Canción de cuna para Rosalía de Castro, muerta
¡Levántate, amiga mía
que ya cantan los gallos del día!
¡Levántate, amiga mía,
porque el viento muge como una vaca!
Los arados van y vienen
desde Santiago a Belén.
Desde Belén a Santiago
un ángel viene en un barco.
Un barco de plata fina
que trae el dolor de Galicia.
Galicia yaciente y callada
transida de tristes hierbas.
Hierbas que cubren tu lecho
y la negra fuente de tus cabellos.
Cabellos que van al mar
donde tienen las nubes su nido y palomar.
¡Levántate, amiga mía,
que ya cantan los gallos del día!
¡Levántate, amiga mía,
porque el viento muge como una vaca!
Alfonso Castelao diría de estos poemas: «O noso idioma ten tal fermosura, que un poeta andaluz como García Lorca —o poeta mártir—, non foi quen de resistir o seu engado e compuxo poemas en galego». (Nuestro idioma tiene tal belleza, que un poeta andaluz como García Lorca —el poeta mártir—, no fue capaz de resistir su hechizo y compuso poemas en lengua gallega).

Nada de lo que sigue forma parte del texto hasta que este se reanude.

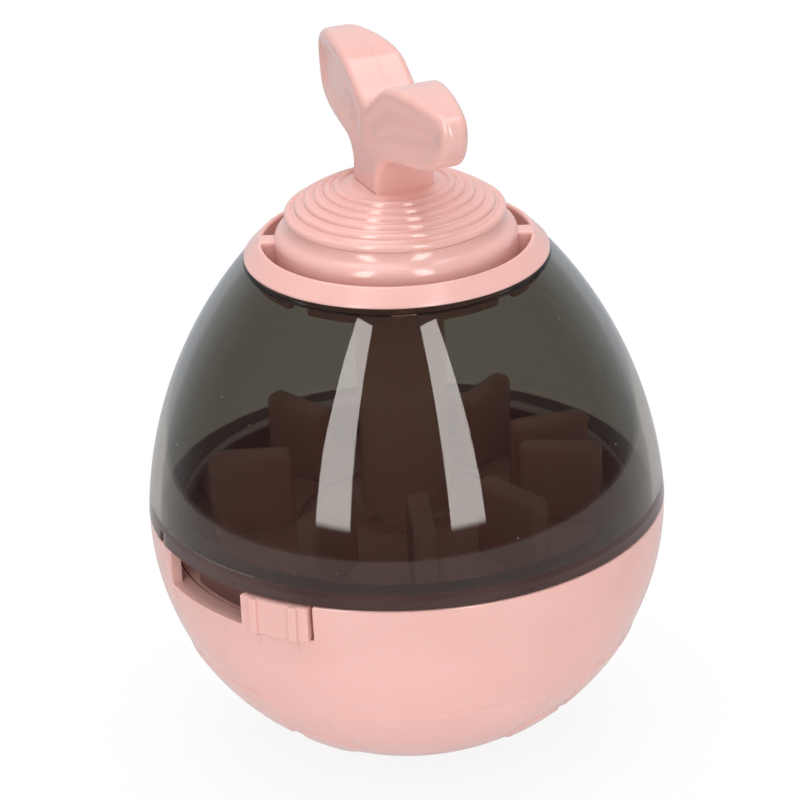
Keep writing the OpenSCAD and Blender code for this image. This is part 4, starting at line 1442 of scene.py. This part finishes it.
def make_world():
    """White to the camera and through the dome; a dim room in reflections; even light on the object."""
    world = bpy.data.worlds.new("studio")
    bpy.context.scene.world = world
    world.use_nodes = True
    graph = Graph(world.node_tree)
    path = graph.add("ShaderNodeLightPath")
    direction = graph.split(graph.add("ShaderNodeTexCoord").outputs["Generated"])
    behind = graph.ramp(direction[1], *BEHIND)
    room = graph.mix(behind, opaque(ROOM_FRONT), opaque(ROOM_BACK))
    room_light = graph.add("ShaderNodeBackground", {"Color": room, "Strength": 1.0})
    even = graph.add("ShaderNodeBackground", {"Color": opaque(DAYLIGHT), "Strength": AMBIENT})
    white = graph.add("ShaderNodeBackground", {"Color": opaque(WHITE), "Strength": 1.0})
    direct = graph.math("LESS_THAN", path.outputs["Glossy Depth"], 0.5)
    through = graph.times(path.outputs["Is Transmission Ray"], direct)
    seen = graph.math("MAXIMUM", path.outputs["Is Camera Ray"], through)
    mirrored = graph.math("MAXIMUM", path.outputs["Is Glossy Ray"], path.outputs["Is Transmission Ray"])
    lit = graph.add("ShaderNodeMixShader", {0: mirrored, 1: even, 2: room_light})
    final = graph.add("ShaderNodeMixShader", {0: seen, 1: lit, 2: white})
    graph.feed(graph.nodes["World Output"].inputs["Surface"], final)


def make_lamp(name, place, target, size, power, fade):
    """Soft box that the camera doesn't see; with a fade it is dark at its lower end, in its gloss too."""
    data = bpy.data.lights.new(name, "AREA")
    data.shape = "RECTANGLE"
    data.size, data.size_y = size
    data.energy = power
    data.use_nodes = True
    graph = Graph(data.node_tree)
    along = graph.split(graph.add("ShaderNodeNewGeometry").outputs["Parametric"])[1]
    glow = graph.ramp(along, FADE_START * fade, fade) if fade else 1.0
    graph.feed(graph.nodes["Emission"].inputs["Strength"], glow)
    lamp = new_object(name, data)
    lamp.location = place
    lamp.rotation_euler = (Vector(target) - Vector(place)).to_track_quat("-Z", "Y").to_euler()
    lamp.visible_camera = False
    lamp.visible_transmission = False
    return lamp


def make_lamps():
    """Two tall strips in front that show in gloss, a wide soft fill at each, and a box overhead."""
    for name, turn in (("left_strip", STRIP_TURNS[0]), ("right_strip", STRIP_TURNS[1])):
        direction = Vector((math.cos(math.radians(turn)), math.sin(math.radians(turn)), 0))
        place = direction * STRIP_DISTANCE + Vector((0, 0, STRIP_H / 2))
        middle = (0, 0, STRIP_H / 2)
        strip = make_lamp(name, place, middle, (STRIP_W, STRIP_H), STRIP_POWER, STRIP_FADE)
        strip.visible_diffuse = False
        strip.data.color = STRIP_COLOR
        fill = make_lamp(name.replace("strip", "fill"), place, middle, (FILL_W, STRIP_H), FILL_POWER, 0)
        fill.visible_glossy = False
    make_lamp("overhead", TOP_PLACE, (0, 0, 0), TOP_SIZE, TOP_POWER, 0)


def make_camera():
    """The photograph's camera: in front, 26 degrees up, a little rolled and shifted."""
    data = bpy.data.cameras.new("camera")
    camera = new_object("camera", data)
    rise = math.radians(CAMERA_RISE)
    target = Vector((0, 0, WIDE_Z * MM))
    camera.location = target + CAMERA_DISTANCE * Vector((0, -math.cos(rise), math.sin(rise)))
    look = (target - camera.location).to_track_quat("-Z", "Y").to_matrix()
    camera.rotation_euler = (look @ Matrix.Rotation(math.radians(CAMERA_ROLL), 3, "Z")).to_euler()
    data.sensor_width = SENSOR_W
    data.lens = data.sensor_width * CAMERA_FOCAL_PX / IMAGE_PX
    data.shift_x = (IMAGE_PX / 2 - TARGET_PX[0]) / IMAGE_PX
    data.shift_y = (TARGET_PX[1] - IMAGE_PX / 2) / IMAGE_PX
    data.clip_start = CLIP_START
    bpy.context.scene.camera = camera


make_camera()
make_world()
make_lamps()
make_floor()

BLOCKS = block_tree()
RIBS = rib_tree()
MOULD = mould_group()
SPECKS = speck_group()

pink_plastic = pink_material()
smoked_plastic = smoke_material()
screw_steel = metal_material("screw_steel", STEEL, 0.28, 0.1)
ballast_iron = metal_material("ballast_iron", IRON, 0.6, 0.5)

make_base_shell(pink_plastic)
make_slider(pink_plastic)
make_dome(smoked_plastic)
make_cap_ring(pink_plastic)
make_lid(pink_plastic)
sprout_half("sprout_front", -1, pink_plastic)
sprout_half("sprout_back", 1, pink_plastic)
make_maze(pink_plastic)
make_column(pink_plastic)
finish_cad_nodes(pink_plastic, screw_steel, ballast_iron)

bpy.context.scene.view_settings.view_transform = "Standard"
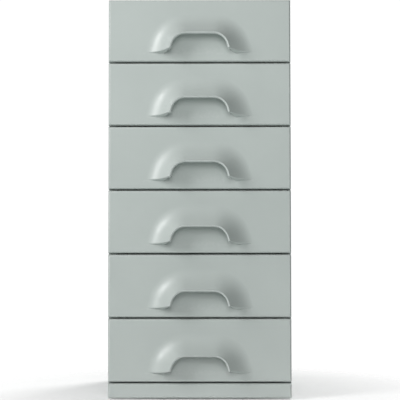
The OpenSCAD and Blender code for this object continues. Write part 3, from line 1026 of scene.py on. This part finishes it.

Otro escritor y exegeta suyo, César Antonio Molina, calificaba estos poemas, en uno de sus estudios interpretativos, como «milagro».
¿Milagro? No; hallazgo de amor, sí, desde las entrañas de ese andaluz universal, pródigo y multifacético que fue, que sigue siendo, Federico García Lorca, hijo predilecto de Granada y de España.